By Abujah Racheal
When Babatunde Opeyemi, an indigene of Ilorin in Kwara State, applied for the Ashisaga Africa Initiative scholarship for higher education abroad, she had very high hopes. The scholarship covers tuition, accommodation, travel costs and other necessary fees. Only one thing stood between the 17-year old and her dream of acquiring a university degree abroad through the Ashisaga Initiative – a birth certificate duly issued by the National Population Commission, NPC.
Opeyemi, an orphan had no birth certificate, as her parents did not register her birth. When she met a National Population Commission official, she was asked to pay N10,000 on the premise that it was an urgent application. But the poor girl could not provide the money and thus failed to win the scholarship due to her inability to procure the vital document.
Opeyemi is one of millions of Nigerians facing hurdles obtaining birth certificates due to sharp practices by NPC officials, inadequate registration centres and poor capacity of officials. Her story is common.
With the increasing demand for birth certificates in virtually every documentation process in schools and other public and private establishments in the country, parents are now eager to get their children registered but the exercise is marred by extortion and lack of adequate registration centres in rural areas, the News Agency of Nigeria (NAN) investigation reveals.
According to experts, demographic data emerging from civil registration allows a country to keep track of its population statistics, trends and differentials. The use of such data can lead to more accurate planning and implementation of development policies and programmes, particularly in health, education, housing, water and sanitation, employment, agriculture and industrial production.
UNICEF Impact Evaluation Report On Birth Registration (2012-2016)

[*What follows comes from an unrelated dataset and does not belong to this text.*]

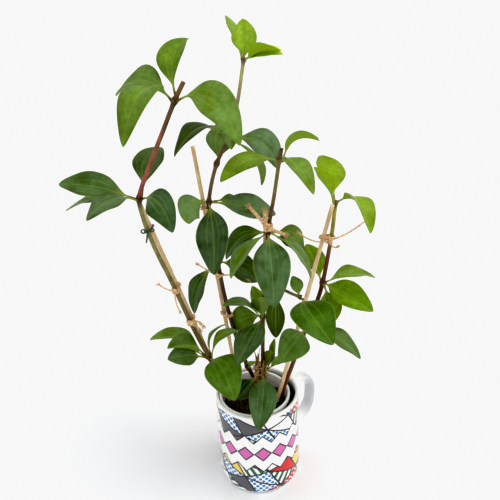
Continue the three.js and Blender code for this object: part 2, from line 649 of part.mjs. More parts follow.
// a loose end: a five-sided tube along a smooth line, thinner at its tip
function strand(route, thickness) {
  const curve = new THREE.QuadraticBezierCurve3(route[0], route[1], route[2]);
  const rings = [];
  for (let i = 0; i <= STRAND.steps; i += 1) {
    const share = i / STRAND.steps;
    const [across, over] = crossAxes(curve.getTangent(share));
    const radius = thickness * (1 - STRAND.taper * share);
    rings.push(ring(curve.getPoint(share), across, over, [radius, radius], STRAND.sides));
  }
  return solid(loft(rings));
}

function paint(colour, roughness) {
  return new THREE.MeshStandardMaterial({ color: colour, roughness, metalness: 0 });
}

const group = new THREE.Group();

function place(name, body, material) {
  const mesh = new THREE.Mesh(geometryOf(body), material);
  mesh.name = name;
  group.add(mesh);
}

place('mug', mugBody(), paint(COLOURS.mug, 0.25));
place('nursery_pot', potBody(), paint(COLOURS.pot, 0.5));
place('soil', soilBody(), paint(COLOURS.soil, 0.95));
place('stem_left', stemBody('left'), paint(COLOURS.stem, 0.6));
place('stem_middle', stemBody('middle'), paint(COLOURS.stem, 0.6));
place('stem_centre', stemBody('centre').add(stemBody('twig')), paint(COLOURS.stem, 0.6));
place('stem_right', stemBody('right'), paint(COLOURS.stem, 0.6));
for (const name of Object.keys(STAKES)) place(`stake_${name}`, stakeBody(name), paint(COLOURS.stake, 0.7));
for (const whorl of WHORLS) {
  const young = whorl.name === 'leaves_middle_top' || whorl.name === 'leaves_right_top';
  place(whorl.name, whorlBody(whorl), paint(young ? COLOURS.youngLeaf : COLOURS.leaf, 0.4));
}
for (const tie of TIES) place(tie.name, tieBody(tie), paint(tie.wire ? COLOURS.wire : COLOURS.twine, 0.9));

group.updateMatrixWorld(true);
const box = new THREE.Box3().setFromObject(group, true);
const shift = new THREE.Vector3(-(box.min.x + box.max.x) / 2, -(box.min.y + box.max.y) / 2, -box.min.z);
for (const mesh of group.children) mesh.geometry.translate(shift.x, shift.y, shift.z);

export default group;
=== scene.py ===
"""A peperomia tied to split bamboo stakes, in a nursery pot that stands in a printed mug.

Every finished piece is worked out as a surface round the CAD frame. Shapes are in millimetres, from
the mug's axis at the table: x right, y back, z up. They are moved into the frame as they are made.
"""

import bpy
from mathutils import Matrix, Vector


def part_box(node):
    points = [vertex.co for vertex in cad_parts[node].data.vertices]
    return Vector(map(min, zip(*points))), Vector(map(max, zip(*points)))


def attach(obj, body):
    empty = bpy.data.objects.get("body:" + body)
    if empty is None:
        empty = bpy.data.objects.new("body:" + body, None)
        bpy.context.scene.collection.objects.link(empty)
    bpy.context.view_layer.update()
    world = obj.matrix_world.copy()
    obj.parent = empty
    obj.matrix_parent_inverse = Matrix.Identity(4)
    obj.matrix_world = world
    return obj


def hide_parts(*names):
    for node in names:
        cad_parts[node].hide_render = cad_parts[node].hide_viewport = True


bl_info = {
    "name": "Peperomia in a mug",
    "version": (1, 0, 0),
    "blender": (4, 5, 0),
    "location": "3D View > Sidebar > Peperomia",
    "description": "Finished pieces of a potted peperomia, round its CAD frame",
    "category": "Add Mesh",
}

import bpy
import numpy as np
from mathutils import Matrix

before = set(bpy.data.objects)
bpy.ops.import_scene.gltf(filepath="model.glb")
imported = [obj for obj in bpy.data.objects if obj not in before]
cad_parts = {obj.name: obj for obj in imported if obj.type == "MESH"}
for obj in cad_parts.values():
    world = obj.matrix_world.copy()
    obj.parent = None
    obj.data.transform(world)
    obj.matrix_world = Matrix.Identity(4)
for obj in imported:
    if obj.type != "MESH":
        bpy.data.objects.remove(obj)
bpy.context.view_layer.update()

MM = 0.001
TURN = 2 * np.pi
UP = np.array([0.0, 0.0, 1.0])
BACK = np.array([0.0, 1.0, 0.0])

# the pot's centre is known from the mug's axis, so its box tells where that axis is in the frame
POT_CENTRE = np.array([-2.3, -1.0])
POT_LOW, POT_HIGH = (np.array(corner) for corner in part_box("nursery_pot"))
AXIS = np.append((POT_LOW + POT_HIGH)[:2] / 2 / MM - POT_CENTRE, 0.0)

# Stems: radius low and high, then the points of the smooth line through which each one grows.
STEMS = {
    "left": ((2.1, 1.7), [
        (-22, -5, 52), (-24, -5, 84), (-44, -6, 141), (-54, -6, 168), (-66, -8, 208), (-72, -9, 228),
        (-78, -10, 246), (-83.5, -11, 266), (-87, -12, 284), (-88, -12, 299), (-76, -13, 326),
        (-63, -15, 351), (-51, -16, 374), (-43, -17, 387)]),
    "middle": ((2.1, 1.5), [
        (8, 8, 52), (6, 8, 84), (-8, 7, 119), (-19, 9, 159), (-26, 11, 196), (-30, 14, 229),
        (-34, 14, 265), (-34, 14, 286), (-25, 16, 319), (-14, 18, 339), (-5, 20, 367), (2, 22, 401)]),
    "centre": ((2.0, 1.5), [
        (5, 1, 52), (5, 1, 84), (7, 1, 116), (7.5, 1, 140), (9, 0, 178), (13, -1, 221), (16, -2, 261),
        (22, -3, 294), (27, -4, 324), (29, -4, 333)]),
    "right": ((2.2, 1.7), [
        (22, 0, 52), (25, 0, 88), (36, -1, 125), (49, -2, 165), (60, -1, 195), (64, 0, 210),
        (69, 0, 240), (72, 0, 262), (74, 0, 286)]),
    "twig": ((1.5, 1.3), [(13, -1, 221), (22, -8, 213), (32, -12, 208), (43, -14, 203)]),
}

# how each stem's bark changes colour with height
STEM_TONES = {
    "left": [(84, "#7a5130"), (135, "#653c24"), (150, "#7b663b"), (290, "#95915a"), (298, "#502f1f"),
             (306, "#a65e4e"), (345, "#9d614a"), (372, "#6c5430"), (387, "#906640")],
    "middle": [(84, "#5a3f26"), (150, "#503827"), (230, "#5e452d"), (284, "#533b27"), (300, "#886845"),
               (336, "#715635"), (342, "#716032"), (352, "#94704c"), (372, "#b3a377"), (392, "#c3c784"),
               (401, "#8a5a3c")],
    "centre": [(84, "#5d3c28"), (180, "#61412c"), (258, "#5d392a"), (285, "#725439"), (305, "#918648"),
               (320, "#887e49"), (333, "#71482e")],
    "right": [(84, "#7a4e2e"), (150, "#70462a"), (200, "#5a2f1d"), (236, "#80452c"), (256, "#9f903f"),
              (276, "#beb943"), (286, "#5e3922")],
    "twig": [(200, "#777439"), (225, "#715731")],
}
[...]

The rate of birth registration has always been worrisome to demographers, health and populations officials. In fact, the National Population Commission with the support of UNICEF (Nigeria) initiated the Birth Registration Programme (BRP) in 2012 to address the problem of low birth registration in the country. Implemented between 2012 and 2016, the programme was aimed at accelerating birth registration rates particularly for under five children, as a means to contribute to child wellbeing and protection in Nigeria.
According to the report, birth registration rate was 41 per cent in 2011, indicating that three in every five children were not registered.
In an Impact Evaluation report on the programme, newly released by UNICEF, it was revealed that although considerable progress was made since 2012, approximated 50 per cent child births remain unregistered.
The report stated that the programme did not achieve its two intended immediate impact target for children under 5 which are achieving 20 per cent points increase in birth registration rates and reducing income related inequities.
According to the evaluation report, the programme only contributed an increase of 5.4 per cent to the registration figure according to the 2016 MICS data, while also missing the target of reducing income related equities.
Also, it revealed that in a primary data gathered to establish the current level of prioritisation for parents, birth registration emerged a secondary priority unlike health, education and feeding, implying that low prioritisation is an issue that has not changed.
“…For them (parents),priority needs were health, education and putting food on the table. For most, birth registration emerged as a secondary priority, important only to secure other priority services such as school enrolment or education”.
Extortion, low awareness of birth registration rife in Kwara
Suliat Issah, a housewife in Omu-Aran, Kwara State, knew the importance of registering the birth of her children but she failed to do so for her youngest children who are twins because she could not travel the long distance to the closest registration centre.
According to her, she paid N300 each for birth registration of her three children and N200 for immunisation of the third daughter.